A hands-on participant in his programs, Schwartz’s enthusiasm for advancing William & Mary is influential. He created the Sharpe Scholars Program for academic service learning and he has been a champion for diversity of faculty and students. He also administers the Teaching Project, which provides opportunities for faculty to learn from and mentor one another.
The Honorable John Charles Thomas
Thomas has been a dedicated and energetic part of the William & Mary family for more than a quarter century. He is a role model to undergraduate and law students alike, not only for his inspiring words but also for his actions and accomplishments. Since 1990, Thomas has set William & Mary Law School students on the road to success with his first day, first year lectures. He has given the law school’s commencement address twice in 25 years, and in 2012 he also served as the law school’s commencement speaker and panelist at the first African-American Law Alumni Celebration.
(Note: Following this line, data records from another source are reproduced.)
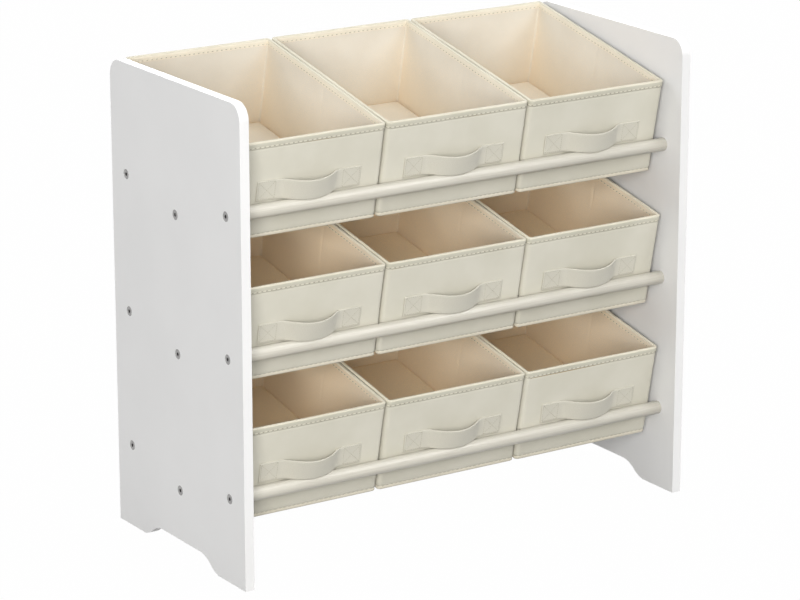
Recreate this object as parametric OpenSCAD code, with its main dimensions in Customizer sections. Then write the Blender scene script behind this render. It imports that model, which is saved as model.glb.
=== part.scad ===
// Nursery storage rack: two side panels, nine dowel rails in three tiers,
// and nine fabric bins that lean forward on the rails.
// Width is along X, the front faces -Y, and the feet stand on Z = 0.

/* [Frame] */
// Width over both side panels
overall_w = 625; // [500:5:760]
// Thickness of a side panel
panel_t = 12; // [10:1:18]
// Height of a side panel above the top front rail
panel_above = 133.5; // [115:0.5:170]
// Radius of the two upper corners of a side panel
panel_corner_r = 20; // [8:1:30]
// Distance from a panel's edge to where the curve beside a foot begins
foot_len = 54; // [40:1:70]
// Length of the double curve that joins a foot to the arch
ogee_run = 50; // [36:1:60]
// Height of the arch between the two feet
arch_h = 17; // [10:1:24]

/* [Rails] */
// Diameter of a dowel rail
rail_d = 16; // [15:0.5:20]
// Distance from a panel's front or rear edge to the nearest rail
rail_inset = 33.5; // [28:0.5:45]
// Distance from one rail of a tier to the next, front to back
rail_step = 114; // [95:1:130]
// How far the middle rail of a tier lies below the other two
rail_drop = 23.5; // [18:0.5:30]
// Height of the lowest front rail
first_rail_z = 102.5; // [90:0.5:130]
// Height from one tier to the next
tier_pitch = 167; // [150:1:200]

/* [Fasteners] */
// Diameter of a screw's shank
screw_d = 6; // [5:0.5:6.5]
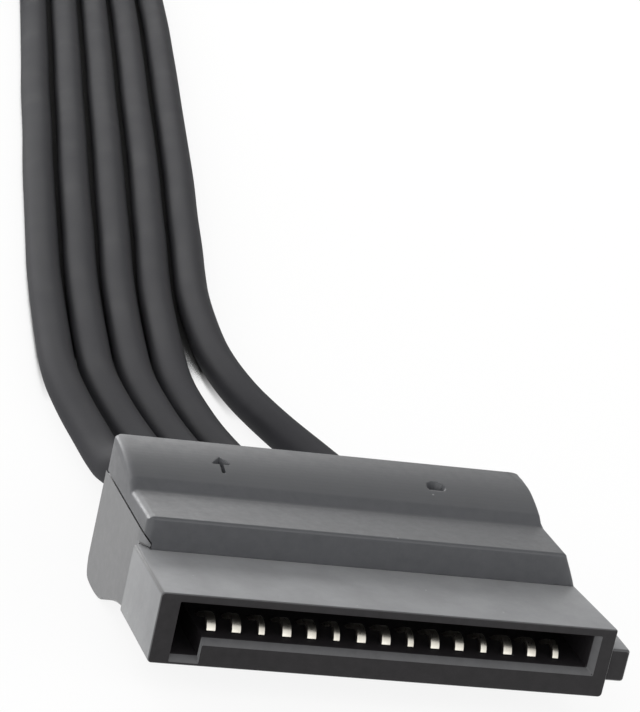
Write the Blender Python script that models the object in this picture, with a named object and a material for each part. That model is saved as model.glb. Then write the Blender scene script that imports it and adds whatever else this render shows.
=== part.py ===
"""Drive power extension cable: a 15-contact receptacle, five wires in a flat lay, and a plug.

All sizes are in millimetres. Each connector is drawn in its own frame: X runs along the row of
contacts with zero at the middle contact, Y runs from the mating face to the wires, and Z is up
with zero at the underside of the receptacle's front box. An empty carries each connector's frame.
"""
import math

import bmesh
import bpy
from mathutils import Vector

MM = 0.001

# contacts
PITCH = 1.27
CONTACTS = 15
PER_WIRE = 3
WIRES = CONTACTS // PER_WIRE
WIRE_PITCH = PITCH * PER_WIRE
CLEAR = 0.3

# receptacle, front box
FRONT_LEFT = -11.8
FRONT_RIGHT = 11.6
BOX_TOP = 3.65
BOX_DEPTH = 5.7
CORNER = 0.25

# receptacle, slot for the tongue and its key leg
SLOT_LEFT = -10.75
SLOT_RIGHT = 10.5
SLOT_FLOOR = 1.46
SLOT_TOP = 3.2
SLOT_DEPTH = 6.0
KEY_WIDTH = 1.4
KEY_FLOOR = 0.49
LEAD_IN = 0.31

# end tab of the receptacle
TAB_OUT = 0.9
TAB_LOW = 1.0
TAB_HIGH = 2.6
TAB_DEPTH = 1.1

# rear block under the cap, the same on both connectors
REAR_LEFT = -11.55
REAR_RIGHT = 10.95
REAR_Y = 13.2
FOOT = -1.5
WALL_TOP = 4.3
WALL_LEFT = 0.95
WALL_RIGHT = 0.9
WALL_NOSE = 0.25
RIGHT_COVER = 0.9

# cap with its two steps and ridge
CAP_FRONT = 5.0
STEP_TOP = 5.35
STEP_END = 8.55
RIDGE_TOP = 6.4
CAP_LEAN = 0.75
PEG_RADIUS = 0.5
PEG_Y = 8.0
MARK_DEPTH = 0.15

# wires
WIRE_DIAMETER = 2.1
WIRE_Z = 4.0
WIRE_START = 10.0
LAY_PITCH = 2.4

# stamped terminals
SHEET = 0.2
BEAM_WIDTH = 0.5
FORK_Y = 9.5
FORK_TOP = 4.8
FORK_HALF = 0.95
FORK_SLOT = 0.7
BEAM_FLOOR = 1.05
BEAM_TIP = 0.95
BLADE_WIDTH = 0.84
BLADE_TIP = 1.0

# plug: a shell round the tongue, and the same rear block set further back
SHELL_FIT = 0.3
SHELL_WALL = 1.1
SHELL_DEPTH = 6.4
SHELL_CAVITY = 5.9
PLUG_SHIFT = 1.7
TONGUE_HALF = 10.285
TONGUE_THICK = 1.23
TONGUE_TIP = 0.7
LEG_WIDTH = 0.85
LEG_DROP = 0.97

# hank: five wires bunched three over two, folded twice and tied at the waist
HANK_X = 6.7
HANK_Y = 137.5
FOLD_RADIUS = 8.7
WAIST_RUN = 4.0
HANK_CORNER = 11.0
HANK_CORNER_SMALL = 1.5

# tie
TIE_WIDTH = 2.5
TIE_THICK = 0.5
TIE_HEAD = (3.6, 4.2, 2.2)

# plug's place beyond the hank
TAIL_RUN = 13.6

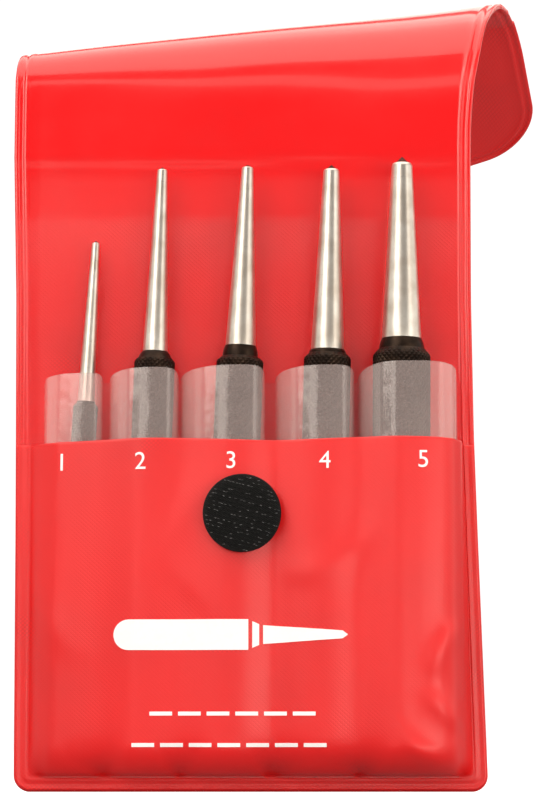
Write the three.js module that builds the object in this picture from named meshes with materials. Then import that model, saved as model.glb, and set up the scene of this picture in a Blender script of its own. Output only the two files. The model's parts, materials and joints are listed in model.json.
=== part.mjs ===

In 1983, Thomas became the first African-American justice of the Virginia Supreme Court, and the youngest, at just 32 years old. He has taught appellate practice at the University of Virginia Law School, serves as senior partner at Hunton & Williams, is a trustee of the Thomas Jefferson Foundation at Monticello and sits on the Court of Arbitration for Sport in Lausanne, Switzerland. Yet he still finds time to serve the Alma Mater of the Nation. Thomas is the longest serving member of the Board of Visitors in modern history, serving consecutively since 2006. He sat on William & Mary’s Commission for the Tercentenary in 1993, and since 2012, he has been a member of the Monroe Commission and serves as special advisor to the Design Review Board, which ensures the architectural consistency of the university’s buildings and grounds.
As he said to William & Mary students in his 2017 Convocation address: “You are here to be about the business of the skills of freedom so that you can go out and move mountains, so you can change the world, so you can make things better. Get some light and share it.”